**Goal**
Your task is to print all of the data word for word.

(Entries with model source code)
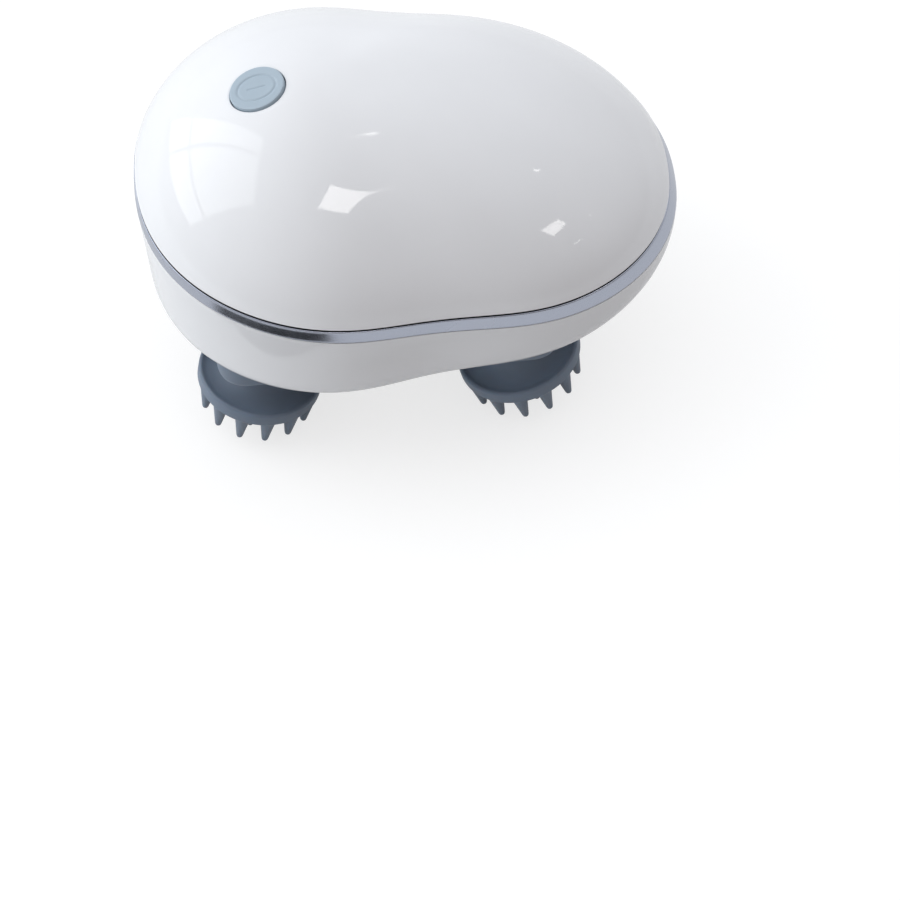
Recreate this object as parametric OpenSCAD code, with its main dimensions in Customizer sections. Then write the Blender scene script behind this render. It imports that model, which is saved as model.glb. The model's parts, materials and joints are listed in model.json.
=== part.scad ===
// Electric scalp massager: a bean-shaped case on four nodding silicone heads.
// X runs from the button end (-X) to the tail (+X), Y across, Z up.
// The finger tips of the heads stand on Z = 0.

/* [Case] */
// Length of the case at the parting line
body_l = 140; // [130:1:150]
// Half width of the case outline before the waist is drawn in
half_w = 58; // [55:0.5:60]
// Height of the dome above the parting plane
dome_h = 30; // [28:0.5:33]
// How far the parting plane leans down towards the tail, in degrees
lean = 5.7; // [4:0.1:7]
// Height of the parting plane above the underside, at mid length
tub_h = 28.4; // [27:0.1:30]
// Thickness of the case walls
wall = 2.4; // [2:0.1:3]

/* [Heads] */
// Lean of each head, in degrees
head_lean = 11.5; // [8:0.5:12]
// Radius of the round plate of a head
plate_r = 16.2; // [15:0.1:17]
// Fingers in the outer ring of a head
outer_fingers = 13; // [10:1:14]
// Fingers in the inner ring of a head
inner_fingers = 7; // [5:1:8]

/* [Drive] */
// Teeth of the drive gear, module 1
drive_teeth = 50; // [50]
// Teeth of each crank gear, module 1
crank_teeth = 30; // [30]
// Teeth of the worm wheel, module 0.8
wheel_teeth = 36; // [36]

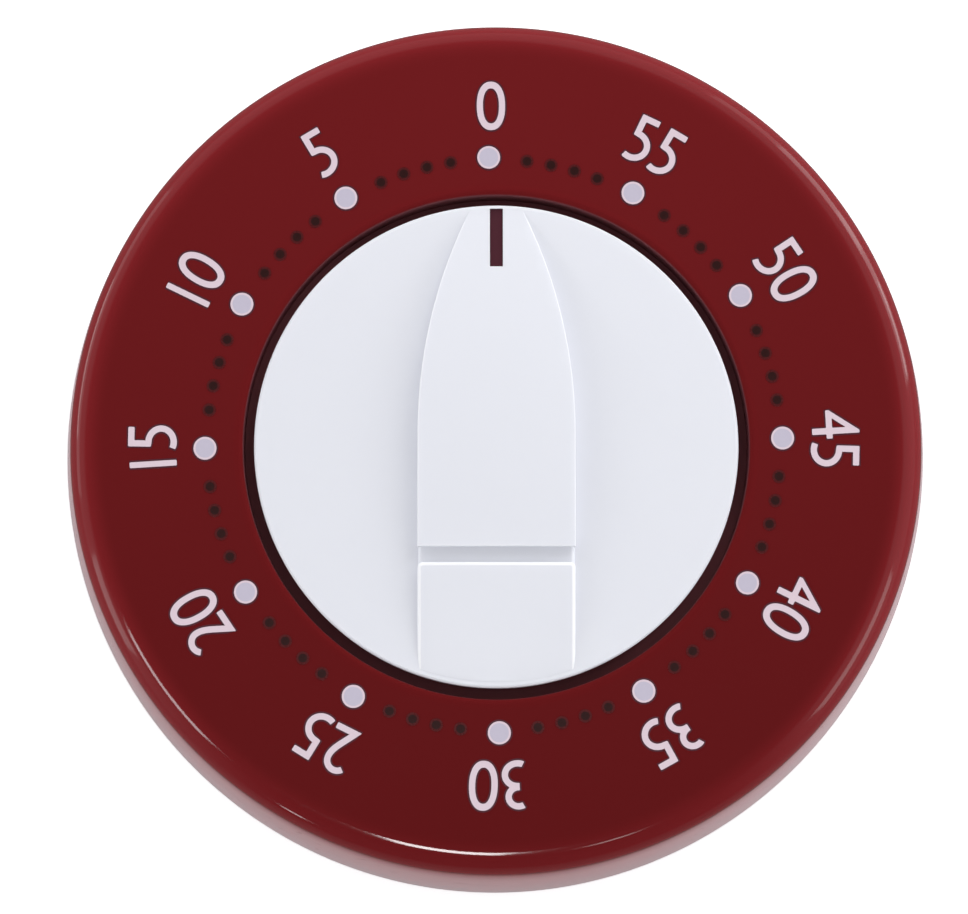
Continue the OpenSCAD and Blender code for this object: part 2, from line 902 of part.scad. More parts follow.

**Problem solution**
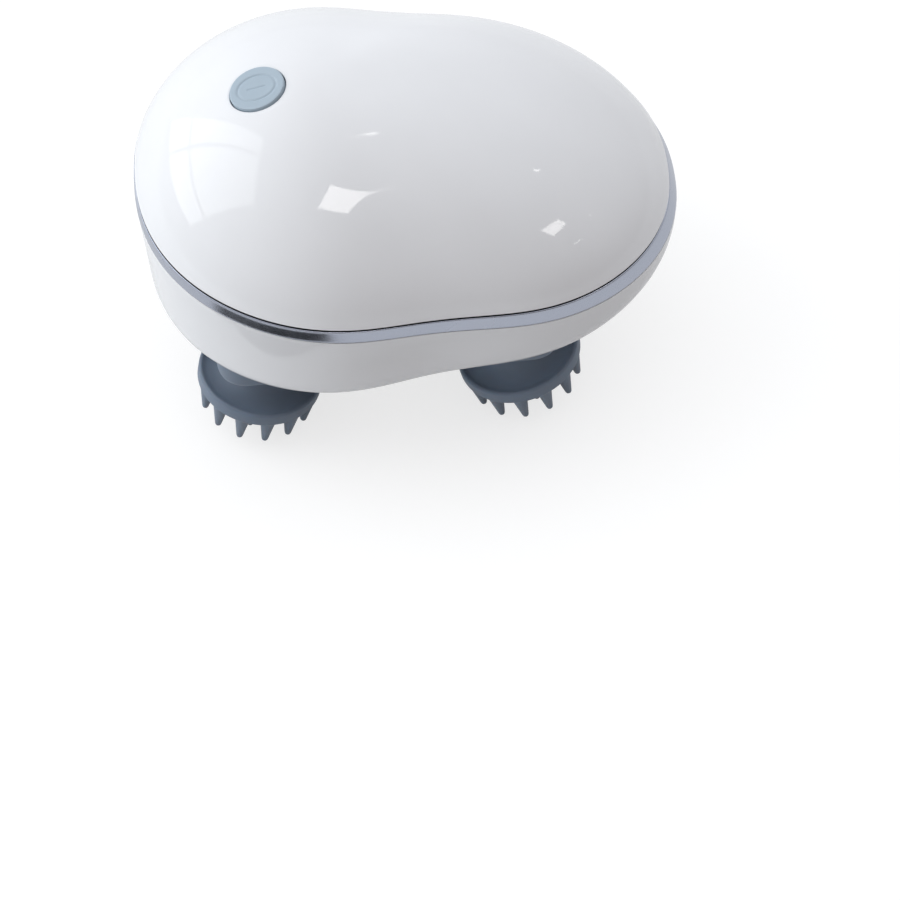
Recreate this object as parametric OpenSCAD code, with its main dimensions in Customizer sections. Then write the Blender scene script behind this render. It imports that model, which is saved as model.glb. The model's parts, materials and joints are listed in model.json.
=== part.scad ===
// Electric scalp massager: a bean-shaped case on four nodding silicone heads.
// X runs from the button end (-X) to the tail (+X), Y across, Z up.
// The finger tips of the heads stand on Z = 0.

/* [Case] */
// Length of the case at the parting line
body_l = 140; // [130:1:150]
// Half width of the case outline before the waist is drawn in
half_w = 58; // [55:0.5:60]
// Height of the dome above the parting plane
dome_h = 30; // [28:0.5:33]
// How far the parting plane leans down towards the tail, in degrees
lean = 5.7; // [4:0.1:7]
// Height of the parting plane above the underside, at mid length
tub_h = 28.4; // [27:0.1:30]
// Thickness of the case walls
wall = 2.4; // [2:0.1:3]

/* [Heads] */
// Lean of each head, in degrees
head_lean = 11.5; // [8:0.5:12]
// Radius of the round plate of a head
plate_r = 16.2; // [15:0.1:17]
// Fingers in the outer ring of a head
outer_fingers = 13; // [10:1:14]
// Fingers in the inner ring of a head
inner_fingers = 7; // [5:1:8]

/* [Drive] */
// Teeth of the drive gear, module 1
drive_teeth = 50; // [50]
// Teeth of each crank gear, module 1
crank_teeth = 30; // [30]
// Teeth of the worm wheel, module 0.8
wheel_teeth = 36; // [36]

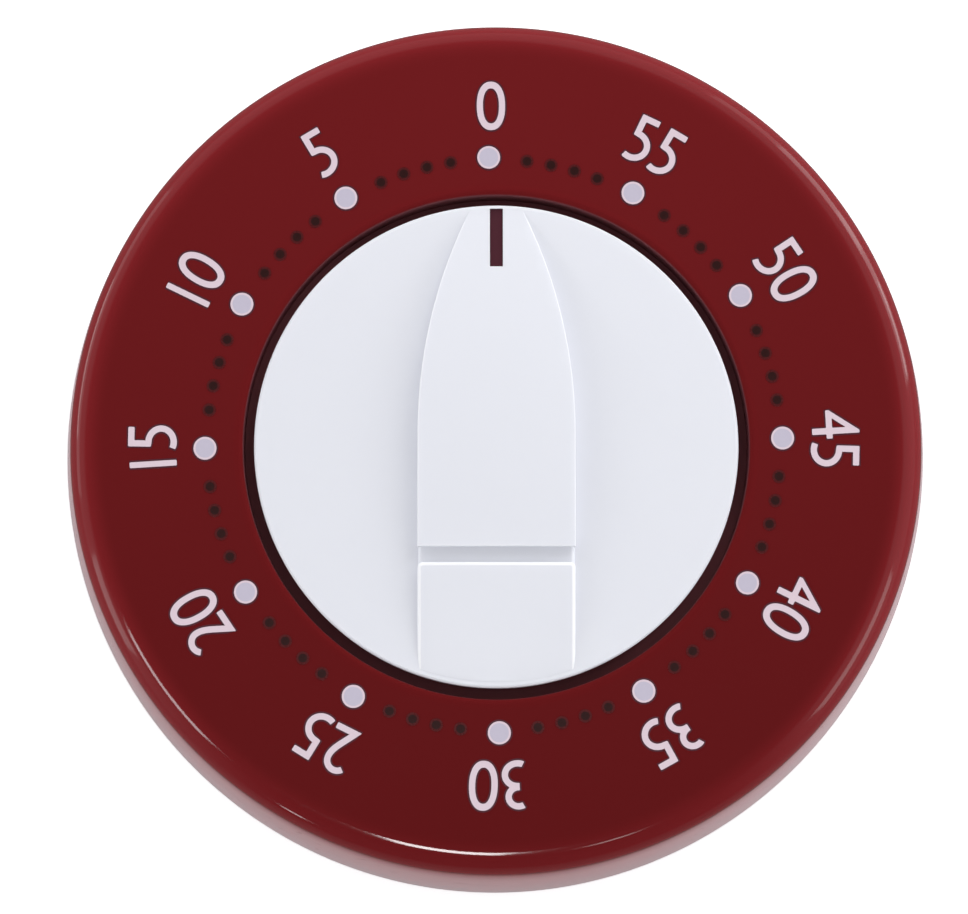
Continue the OpenSCAD and Blender code for this object: part 2, from line 902 of part.scad. More parts follow.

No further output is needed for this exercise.